EUGNOSTE LE BIENHEUREUX
(NH III, 3 ; V, 1)
Traduction de Anne Pasquier
70 Eugnoste le Bienheureux aux siens : Réjouissez-vous ! Il m’agrée de vous apprendre que tous les humains qui furent engendrés depuis la fondation du monde jusqu’à aujourd’hui sont poussière : bien qu’ils aient cherché à connaître qui est Dieu et comment il est, ils ne l’ont point trouvé. Les Sages parmi eux tout particulièrement, se fondant sur le gouvernement du monde, ont produit une imitation de la vérité. Or l’imitation n’a pas atteint à la vérité.

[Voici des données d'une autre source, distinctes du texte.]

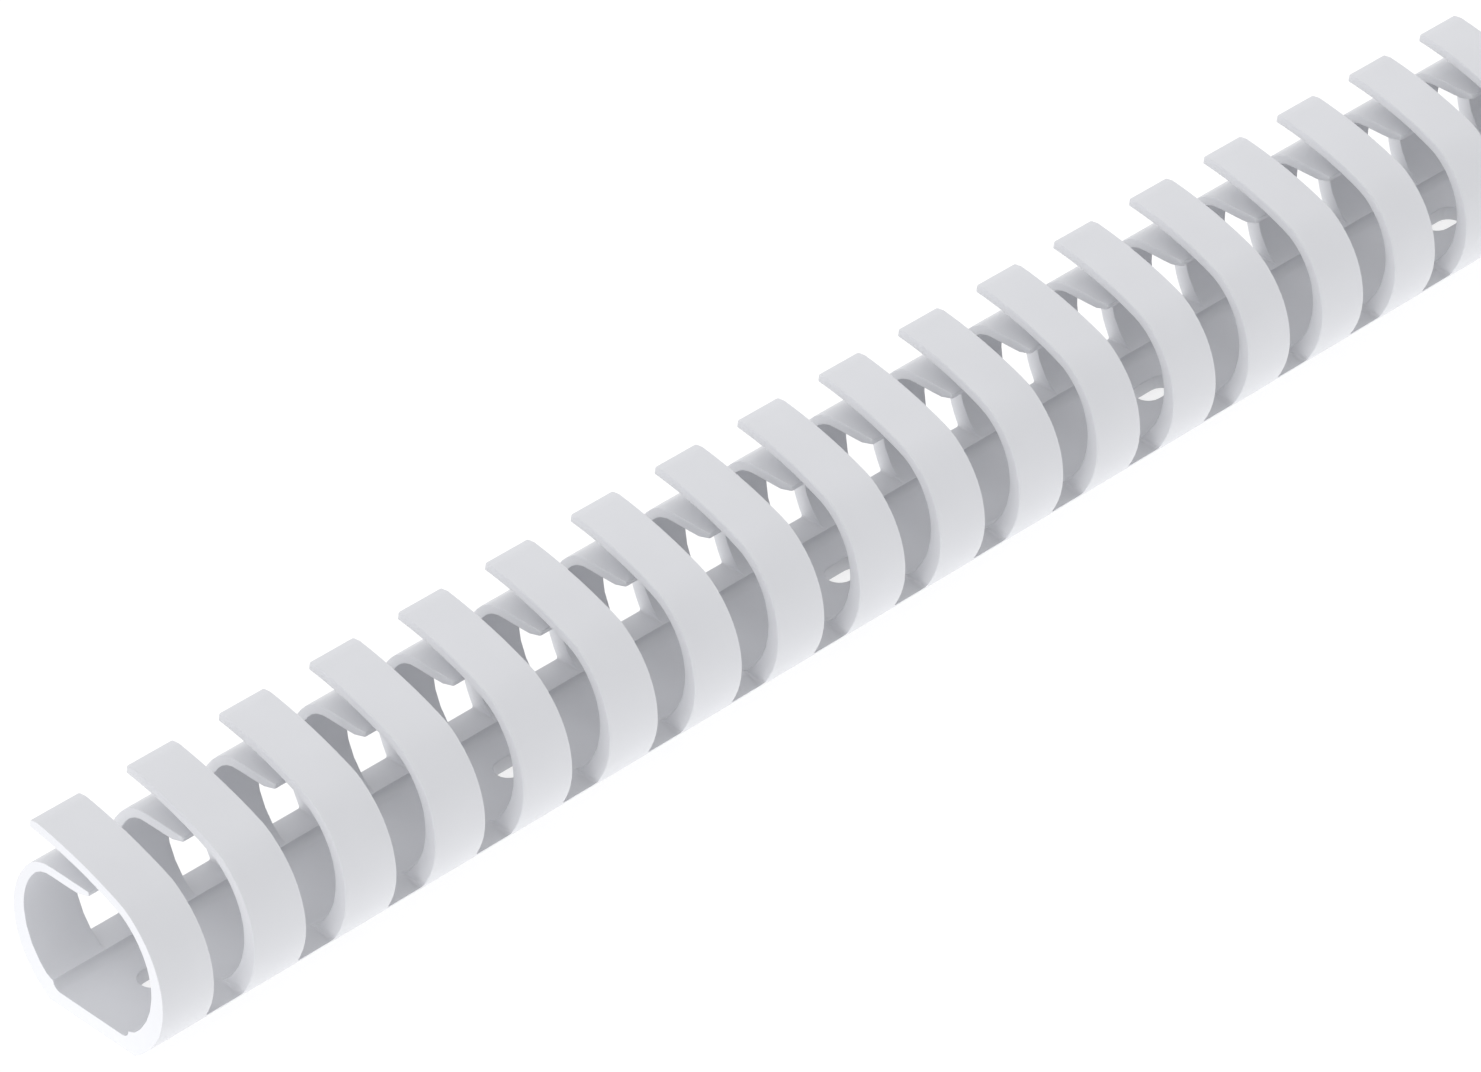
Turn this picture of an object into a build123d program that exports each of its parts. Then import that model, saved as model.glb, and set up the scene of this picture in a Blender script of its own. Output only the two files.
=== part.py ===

Du gouvernement en effet on donne habituellement trois définitions chez tous les philosophes. Aussi sont-ils en désaccord. Car certains d’entre eux disent du monde que c’est de lui-même qu’il s’est organisé, d’autres, qu’il l’est par une providence, d’autres, qu’il l’est par ce dont on escompte l’arrivée (la destinée) et que ce n’est pas l’un quelconque de ces derniers. Ainsi, de ces trois voix dont j’ai parlé précédemment, aucune n’appartient à la vérité.
Car ce qui se produit de soi-même n’engendre qu’une existence vide. La providence est irréflexion, celle qui est imminente (la destinée), insensible.
En revanche, celui qui est capable de s’intérioriser, devenu extérieur aux trois voix dont j’ai parlé précédemment, de s’intérioriser grâce à une autre voix, de révéler le Dieu de la vérité et de mettre d’accord chacun à son sujet, lui est un immortel qui vit au milieu des mortels.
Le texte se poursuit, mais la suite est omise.